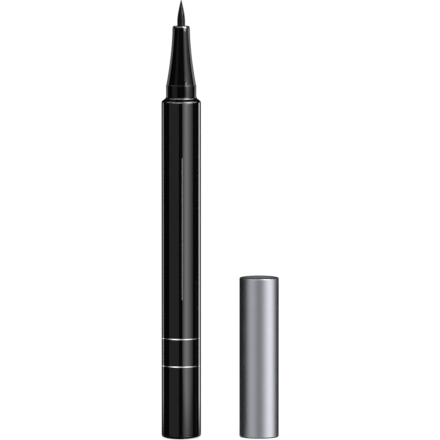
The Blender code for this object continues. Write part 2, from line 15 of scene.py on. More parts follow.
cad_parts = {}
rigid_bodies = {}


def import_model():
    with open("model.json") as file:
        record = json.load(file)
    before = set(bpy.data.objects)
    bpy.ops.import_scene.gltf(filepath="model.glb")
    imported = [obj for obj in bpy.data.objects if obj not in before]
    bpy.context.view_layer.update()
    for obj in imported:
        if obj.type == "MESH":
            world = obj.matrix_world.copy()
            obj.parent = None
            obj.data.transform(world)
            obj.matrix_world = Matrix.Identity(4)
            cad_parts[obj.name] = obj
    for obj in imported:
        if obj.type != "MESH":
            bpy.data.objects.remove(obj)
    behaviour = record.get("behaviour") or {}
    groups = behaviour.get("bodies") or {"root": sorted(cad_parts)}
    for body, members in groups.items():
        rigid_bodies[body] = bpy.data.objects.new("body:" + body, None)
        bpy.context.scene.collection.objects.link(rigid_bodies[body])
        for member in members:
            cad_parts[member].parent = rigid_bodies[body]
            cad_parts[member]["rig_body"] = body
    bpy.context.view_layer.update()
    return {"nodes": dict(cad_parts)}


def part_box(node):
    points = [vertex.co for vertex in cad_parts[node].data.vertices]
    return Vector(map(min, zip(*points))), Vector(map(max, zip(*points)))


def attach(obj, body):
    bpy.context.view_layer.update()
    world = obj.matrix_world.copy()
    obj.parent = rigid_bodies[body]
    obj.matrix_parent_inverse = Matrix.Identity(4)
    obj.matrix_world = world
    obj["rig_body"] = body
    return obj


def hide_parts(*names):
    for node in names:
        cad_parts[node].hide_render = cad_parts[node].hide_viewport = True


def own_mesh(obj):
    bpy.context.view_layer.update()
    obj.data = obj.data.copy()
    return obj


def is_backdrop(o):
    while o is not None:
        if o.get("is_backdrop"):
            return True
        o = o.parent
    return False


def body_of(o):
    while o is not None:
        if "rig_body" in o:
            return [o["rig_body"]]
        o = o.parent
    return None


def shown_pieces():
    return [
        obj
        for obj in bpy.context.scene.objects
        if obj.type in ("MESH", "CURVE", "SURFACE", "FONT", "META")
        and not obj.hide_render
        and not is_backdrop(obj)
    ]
§ §
*WRITTEN PROBLEM*: Word for word, write out all of the data above.

*SOLVED PROBLEM*:
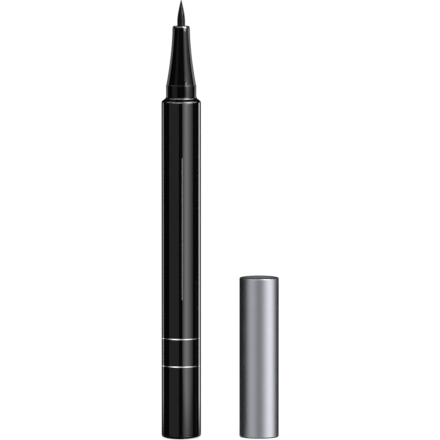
The Blender code for this object continues. Write part 2, from line 15 of scene.py on. More parts follow.
cad_parts = {}
rigid_bodies = {}


def import_model():
    with open("model.json") as file:
        record = json.load(file)
    before = set(bpy.data.objects)
    bpy.ops.import_scene.gltf(filepath="model.glb")
    imported = [obj for obj in bpy.data.objects if obj not in before]
    bpy.context.view_layer.update()
    for obj in imported:
        if obj.type == "MESH":
            world = obj.matrix_world.copy()
            obj.parent = None
            obj.data.transform(world)
            obj.matrix_world = Matrix.Identity(4)
            cad_parts[obj.name] = obj
    for obj in imported:
        if obj.type != "MESH":
            bpy.data.objects.remove(obj)
    behaviour = record.get("behaviour") or {}
    groups = behaviour.get("bodies") or {"root": sorted(cad_parts)}
    for body, members in groups.items():
        rigid_bodies[body] = bpy.data.objects.new("body:" + body, None)
        bpy.context.scene.collection.objects.link(rigid_bodies[body])
        for member in members:
            cad_parts[member].parent = rigid_bodies[body]
            cad_parts[member]["rig_body"] = body
    bpy.context.view_layer.update()
    return {"nodes": dict(cad_parts)}


def part_box(node):
    points = [vertex.co for vertex in cad_parts[node].data.vertices]
    return Vector(map(min, zip(*points))), Vector(map(max, zip(*points)))


def attach(obj, body):
    bpy.context.view_layer.update()
    world = obj.matrix_world.copy()
    obj.parent = rigid_bodies[body]
    obj.matrix_parent_inverse = Matrix.Identity(4)
    obj.matrix_world = world
    obj["rig_body"] = body
    return obj


def hide_parts(*names):
    for node in names:
        cad_parts[node].hide_render = cad_parts[node].hide_viewport = True


def own_mesh(obj):
    bpy.context.view_layer.update()
    obj.data = obj.data.copy()
    return obj


def is_backdrop(o):
    while o is not None:
        if o.get("is_backdrop"):
            return True
        o = o.parent
    return False


def body_of(o):
    while o is not None:
        if "rig_body" in o:
            return [o["rig_body"]]
        o = o.parent
    return None


def shown_pieces():
    return [
        obj
        for obj in bpy.context.scene.objects
        if obj.type in ("MESH", "CURVE", "SURFACE", "FONT", "META")
        and not obj.hide_render
        and not is_backdrop(obj)
    ]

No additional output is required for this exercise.